6. L’effet boomerang des politiques américaines : trop d’exigence tue la coopération
De nombreux observateurs estiment que la stratégie de coercition américaine crée des frustrations contre-productives : menaces ou sanctions mènent à la crispation, pas à la docilité. Plusieurs pays africains rappellent que la coopération sur la criminalité transnationale n’est possible que dans l’échange équilibré, la transparence et la réciprocité.
Les partenaires africains pointent aussi la nécessité de réformer la justice américaine internationale et d’ouvrir la discussion sur des mécanismes de transfert et d’entraide basés sur des standards communs – en particulier, un refus absolu de la peine de mort, un encadrement du cumul des peines, et la garantie du respect de la dignité en détention.

7. La question géopolitique et le basculement du monde
Ce refus de se plier systématiquement aux demandes de Washington est aussi le reflet d’un basculement géopolitique plus large. S’appuyant sur le soutien russe, chinois ou même asiatique, de nombreux États africains estiment désormais disposer de marges accrues face aux pressions américano-européennes : rééquilibrage de la diplomatie, ouverture vers de nouveaux partenaires, refus de l’unilatéralisme.
En refusant la cession sans garanties de leurs citoyens, ils affirment l’existence d’un espace juridique africain qui veut désormais peser dans la gouvernance mondiale.
Conclusion : un nouvel âge du rapport Afrique–États-Unis
Car en 2025, tandis que les États-Unis restent le pays détenant le plus grand nombre de prisonniers au monde (plus de 1,8 million en 2025), le rapport de force mute. L’Afrique, forte de sa maturité politique, de la structuration de ses opinions publiques et de ses alliances nouvelles, ne consent plus à céder à la seule loi du plus fort.

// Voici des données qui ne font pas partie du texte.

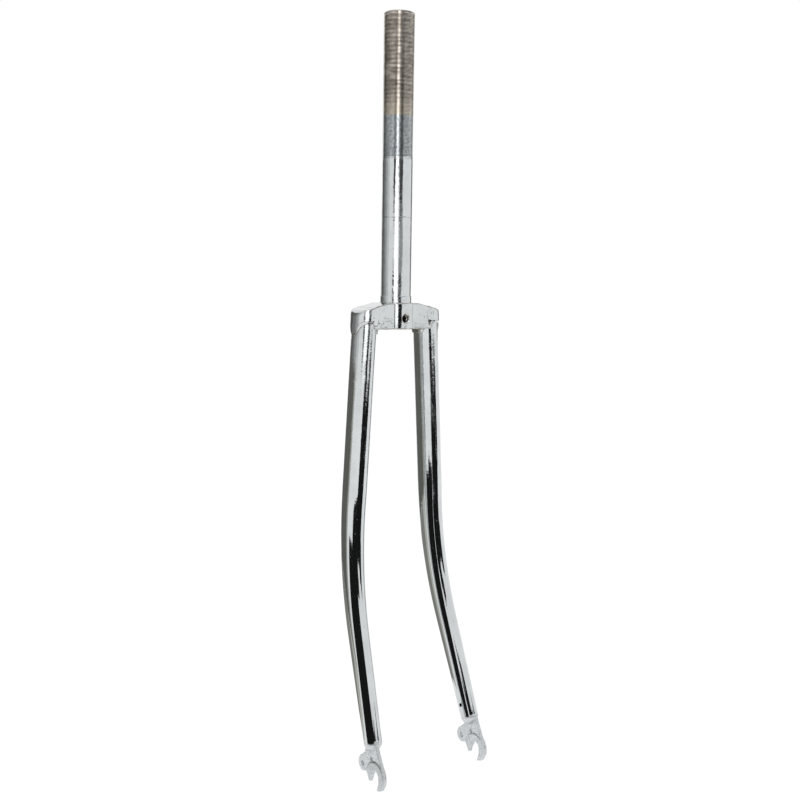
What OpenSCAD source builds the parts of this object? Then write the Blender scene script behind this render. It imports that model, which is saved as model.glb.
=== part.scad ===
// Rigid bicycle fork with a threaded steerer tube, a lugged semi-sloping crown,
// two tapered blades with a forward bend, and forged dropouts.
// The origin is on the steerer axis at the shoulder where the crown race rests.
// +X points forward, +Y to the rider's left and +Z up the steerer. Units are millimetres.

/* [Steerer tube] */
// Outside diameter of the steerer tube, over the thread crests
steerer_d = 25.4; // [22.2:0.1:28.6]
// Wall of the steerer tube where the stem slides in
steerer_wall = 1.6; // [1.2:0.1:2.2]
// Height of the steerer above the crown race shoulder
steerer_rise = 235.5; // [160:0.5:300]
// Length of the threaded top of the steerer, which is also the length of its keyway
thread_length = 117; // [30:1:130]
// Width of the groove where the thread runs out
runout_w = 1; // [0.8:0.1:2]
// Depth of that groove
runout_depth = 0.3; // [0.2:0.05:0.5]
// Bevel round the top rim of the steerer
steerer_bevel = 0.8; // [0.3:0.1:1]
// Extra wall at the foot of the steerer
butt_extra = 0.8; // [0.3:0.1:1.2]
// Height of the thick foot of the steerer above the crown race shoulder
butt_rise = 30; // [10:1:60]
// Length over which the thick foot thins out
butt_taper = 25; // [10:1:40]
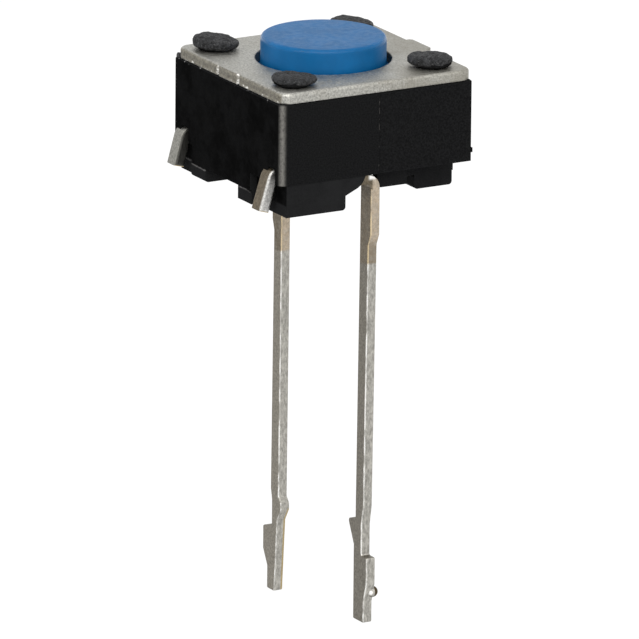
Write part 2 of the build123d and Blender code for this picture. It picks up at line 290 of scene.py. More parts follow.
class Finish:
    """A node material under construction, whose patterns lie on Object coordinates in millimetres."""

    def __init__(self, name):
        self.material = bpy.data.materials.new(name)
        self.material.use_nodes = True
        self.tree = self.material.node_tree
        self.tree.nodes.clear()
        self.shader = self.node("ShaderNodeBsdfPrincipled")
        output = self.node("ShaderNodeOutputMaterial")
        self.link(self.shader.outputs["BSDF"], output.inputs["Surface"])
        source = self.node("ShaderNodeTexCoord")
        scale = self.node("ShaderNodeVectorMath", operation="SCALE")
        scale.inputs["Scale"].default_value = 1 / MM
        self.link(source.outputs["Object"], scale.inputs[0])
        self.place = scale.outputs["Vector"]
        self.normal = source.outputs["Normal"]
        self.x, self.y, self.z = self.parts(self.place)

    def node(self, kind, **choices):
        """A new node, with its choices set."""
        made = self.tree.nodes.new(kind)
        for key, value in choices.items():
            setattr(made, key, value)
        return made

    def link(self, start, end):
        """Joins an output to an input."""
        self.tree.links.new(start, end)

    def fill(self, socket, value):
        """Sets a socket's own value, or links another socket to it."""
        if isinstance(value, bpy.types.NodeSocket):
            self.link(value, socket)
        elif isinstance(value, (int, float)):
            socket.default_value = value
        else:
            socket.default_value = (*value, 1)

    def parts(self, vector):
        """The three parts of a vector."""
        made = self.node("ShaderNodeSeparateXYZ")
        self.link(vector, made.inputs["Vector"])
        return made.outputs["X"], made.outputs["Y"], made.outputs["Z"]

    def math(self, operation, *values):
        """One sum on numbers."""
        made = self.node("ShaderNodeMath", operation=operation)
        for socket, value in zip(made.inputs, values):
            self.fill(socket, value)
        return made.outputs["Value"]

    def both(self, *masks):
        """Where all the masks hold."""
        held = masks[0]
        for mask in masks[1:]:
            held = self.math("MULTIPLY", held, mask)
        return held

    def opposite(self, mask):
        """0 where the mask is 1, and 1 where it is 0."""
        return self.step(mask, 0, 1, 1, 0)

    def stretched(self, x, y, z):
        """The place scaled along each axis, for a pattern with a grain."""
        made = self.node("ShaderNodeMapping")
        made.inputs["Scale"].default_value = (x, y, z)
        self.link(self.place, made.inputs["Vector"])
        return made.outputs["Vector"]

    def grain(self, per_mm, detail, roughness, place=None):
        """Noise round a half, with about that many grains to the millimetre."""
        made = self.node("ShaderNodeTexNoise")
        made.inputs["Scale"].default_value = per_mm
        made.inputs["Detail"].default_value = detail
        made.inputs["Roughness"].default_value = roughness
        self.link(place or self.place, made.inputs["Vector"])
        return made.outputs["Fac"]

    def step(self, value, low, high, at_low=0.0, at_high=1.0):
        """A smooth step from at_low, where value is low, to at_high."""
        made = self.node("ShaderNodeMapRange", interpolation_type="SMOOTHSTEP")
        self.fill(made.inputs["Value"], value)
        made.inputs["From Min"].default_value = low
        made.inputs["From Max"].default_value = high
        made.inputs["To Min"].default_value = at_low
        made.inputs["To Max"].default_value = at_high
        return made.outputs["Result"]

    def patches(self, per_mm, detail, roughness, low, high, at_low=0.0, at_high=1.0, place=None):
        """A smooth step from at_low, where the grain is low, to at_high."""
        return self.step(self.grain(per_mm, detail, roughness, place), low, high, at_low, at_high)

    def above(self, value, border, soft):
        """1 where value is above the border, fading over soft at each side of it."""
        return self.step(value, border - soft, border + soft)

    def below(self, value, border, soft):
        """1 where value is below the border, fading over soft at each side of it."""
        return self.step(value, border - soft, border + soft, 1, 0)

    def between(self, value, low, high, soft):
        """1 where value lies between low and high, fading over soft at each side."""
        return self.both(self.above(value, low, soft), self.below(value, high, soft))

    def facing(self, x, y, z, low=0.8, high=0.95, normal=None):
        """1 where the surface faces that way, 0 elsewhere."""
        made = self.node("ShaderNodeVectorMath", operation="DOT_PRODUCT")
        self.link(normal or self.normal, made.inputs[0])
        made.inputs[1].default_value = Vector((x, y, z)).normalized()
        return self.step(made.outputs["Value"], low, high)

    def rounded(self, radius):
        """The normal as it would be with the edges rounded to that radius in millimetres."""
        made = self.node("ShaderNodeBevel", samples=6)
        made.inputs["Radius"].default_value = radius * MM
        return made.outputs["Normal"]

    def mix(self, share, first, second):
        """Colour from first, at share 0, to second."""
        made = self.node("ShaderNodeMix", data_type="RGBA", blend_type="MIX")
        factor, _, _, _, _, _, colour_a, colour_b, *_ = made.inputs
        self.fill(factor, share)
        self.fill(colour_a, first)
        self.fill(colour_b, second)
        return next(socket for socket in made.outputs if socket.type == "RGBA")

    def shades(self, value, colour, darkest, lightest):
        """The colour varied from darkest to lightest shares of itself."""
        return self.mix(value, [c * darkest for c in colour], [min(c * lightest, 1) for c in colour])

    def bump(self, height, depth, strength=1.0, edge=0.0):
        """Relief of that depth in millimetres, over edges softened by edge."""
        made = self.node("ShaderNodeBump")
        made.inputs["Strength"].default_value = strength
        made.inputs["Distance"].default_value = depth * MM
        self.link(height, made.inputs["Height"])
        if edge:
            self.link(self.rounded(edge), made.inputs["Normal"])
        self.link(made.outputs["Normal"], self.shader.inputs["Normal"])

    def done(self, colour, roughness, metallic=0.0, specular=0.5):
        """Fills the shader and gives the finished material."""
        self.fill(self.shader.inputs["Base Color"], colour)
        self.fill(self.shader.inputs["Roughness"], roughness)
        self.shader.inputs["Metallic"].default_value = metallic
        self.shader.inputs["Specular IOR Level"].default_value = specular
        return self.material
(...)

Le sort du prisonnier africain de l’exil aux États-Unis devient l’emblème d’une double quête : dignité citoyenne et souveraineté institutionnelle. Tant que la justice américaine n’offrira pas de garanties sur le respect des droits fondamentaux, l’Afrique maintiendra son exigence d’autonomie, quitte à risquer l’ire de la première puissance du globe.